Several layout paradigms were explored and stress-tested against both user modes.

The Accordion + Timeline Waterfall concept treated the left and right columns as static anchors (vector, modwheels, screen controls, mod knobs) while the center expanded dynamically for each active layer. Timeline cells could display the current modulation shape or visually describe the looping pattern at a glance.
The Timeline Wall filled the entire center with all timelines playing back simultaneously — a more visual, performance-oriented approach.
The Not iWavestation concept drew from the iWavestation app's visual language, using a familiar row-per-layer structure with in-line timeline cells and an overlay panel for deeper per-timeline editing.
The Belt layout used a top-bottom split: global settings and layer controls across the top, timelines in a scrollable middle band, and a voice parameter detail tray pinned to the bottom.
The final design drew most heavily from the Accordion paradigm, adapting it into a tabbed layer view that keeps all four layers visible while letting any one expand into its full parameter set.
High Fidelity Designs
Performance Overview
The performance overview brings all four layers into a single scannable view. Each layer row shows its BPM, active program, the condensed WSEQ lane, filter state, and effects chain at a glance. Active layers are highlighted in blue; inactive ones recede. The Inspector panel on the right provides contextual deep-editing for whatever parameter or generator is selected — no separate screen needed.
This solved the core hardware complaint: you no longer need to navigate a menu tree to see what all four layers are doing simultaneously.

Params & Effects
Clicking into any layer opens tabbed access to Params, Effects, and Waveseq, keeping the four-layer overview persistent on the left while giving the center region over to deep editing.
The Params tab surfaces layer setup, voice assign, filter, performance setup, MIDI, and global settings in a structured grid — all the settings that on the hardware require multiple menu dives, surfaced together for the first time.
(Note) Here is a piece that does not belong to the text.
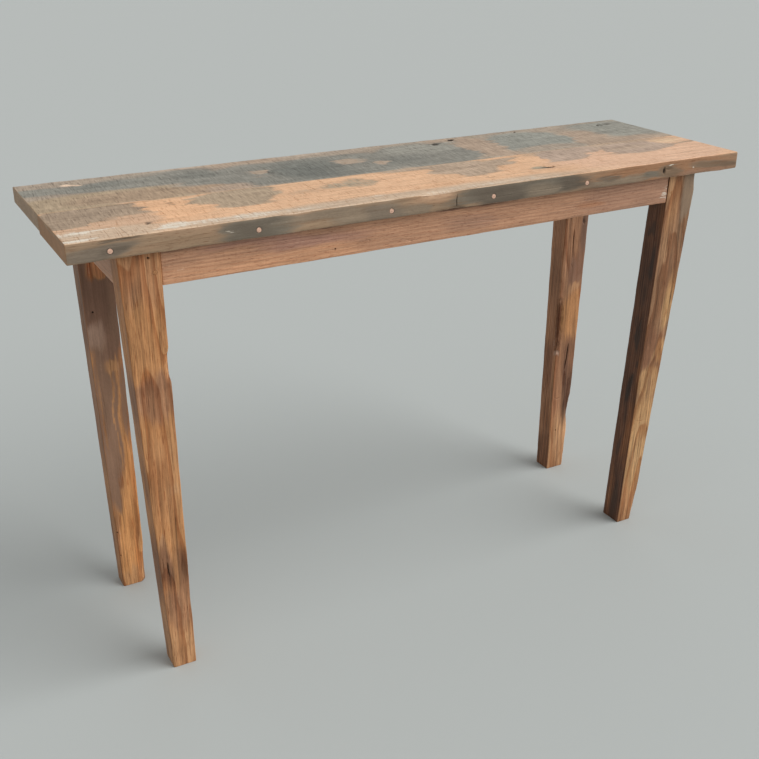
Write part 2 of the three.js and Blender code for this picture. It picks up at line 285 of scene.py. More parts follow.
# %% Saw marks group
BOW_REACH = 7.0  # how far in mm a stroke can bend from straight
saw_group, get, put = new_group(
    "Saw Marks",
    {"Place": (0.0, 0.0, 0.0), "Spacing": 7.0, "Skew": 0.05},
    {"Line": "Float", "Ripple": "Float"},
)
axes = add(saw_group, "SeparateXYZ", {0: get["Place"]}).node.outputs
leaning = calc(saw_group, "MULTIPLY_ADD", axes[1], get["Skew"], axes[0])
bow = noise_value(saw_group, vector_calc(saw_group, "DIVIDE", get["Place"], (150, 90, 90)), 1.0, 1.0)
leaning = calc(saw_group, "MULTIPLY_ADD", bow, BOW_REACH, leaning)
stroke = calc(saw_group, "DIVIDE", leaning, get["Spacing"])
strip = add(saw_group, "CombineXYZ", {0: stroke, 1: calc(saw_group, "DIVIDE", axes[1], 60), 2: 0.0})
ripple = noise_value(saw_group, strip, 1.6, 3.0, 0.7)
saw_group.links.new(ripple, put["Ripple"])
fine_strip = add(saw_group, "CombineXYZ", {0: stroke, 1: calc(saw_group, "DIVIDE", axes[1], 80), 2: 3.0})
line_noise = noise_value(saw_group, fine_strip, 3.4, 2.0, 0.5)
saw_group.links.new(span(saw_group, line_noise, 0.53, 0.74), put["Line"])

print("shared groups:", [g.name for g in bpy.data.node_groups])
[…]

The Effects tab exposes all four effect slots (Pre FX, Mod FX, Delay, Reverb) with a quick-summary row across the top. Clicking any effect expands the bottom region into a full parameter breakdown, with the Inspector handling modulation routing on the right.

Wave Sequence Editor
The Waveseq tab is where the instrument's real depth lives. Two views were designed for different working contexts.
The mini editor shows a condensed timeline with one row per lane, each step cell displaying only its primary value. This is the everyday editing view: fast to scan, easy to reorder steps, with the Inspector always available for precision work.

The large editor expands to reveal the full parameter set per step cell — octave, trim, offset, and sound name for Sample steps; trans and tune for Pitch; offset, level, phase, and shape for Shape. Color coding ties step cells to their lane type, making the visual rhythm of the sequence readable at a glance.

Vector Joystick
The vector joystick section offered an opportunity to make a purely hardware concept visual in a new way. It can be rendered as a 3D perspective knob showing the joystick's physical position, or as a 2D top-down path view showing the automation trajectory it will trace over time. Vector envelope settings sit alongside the other generators, making the relationship between the joystick path and the sound evolution explicit.

Outcome
The designs were delivered to Korg R&D covering the full performance and sound design workflow: performance overview, params, effects, wave sequence editing at two levels of detail, vector joystick, and patch management. The work spanned visual research, UX flow mapping, multiple layout explorations, and high fidelity mockups with component specifications for the development team — designed around a config-driven system that scales to the Wavestate's full parameter depth without requiring a bespoke screen for every combination.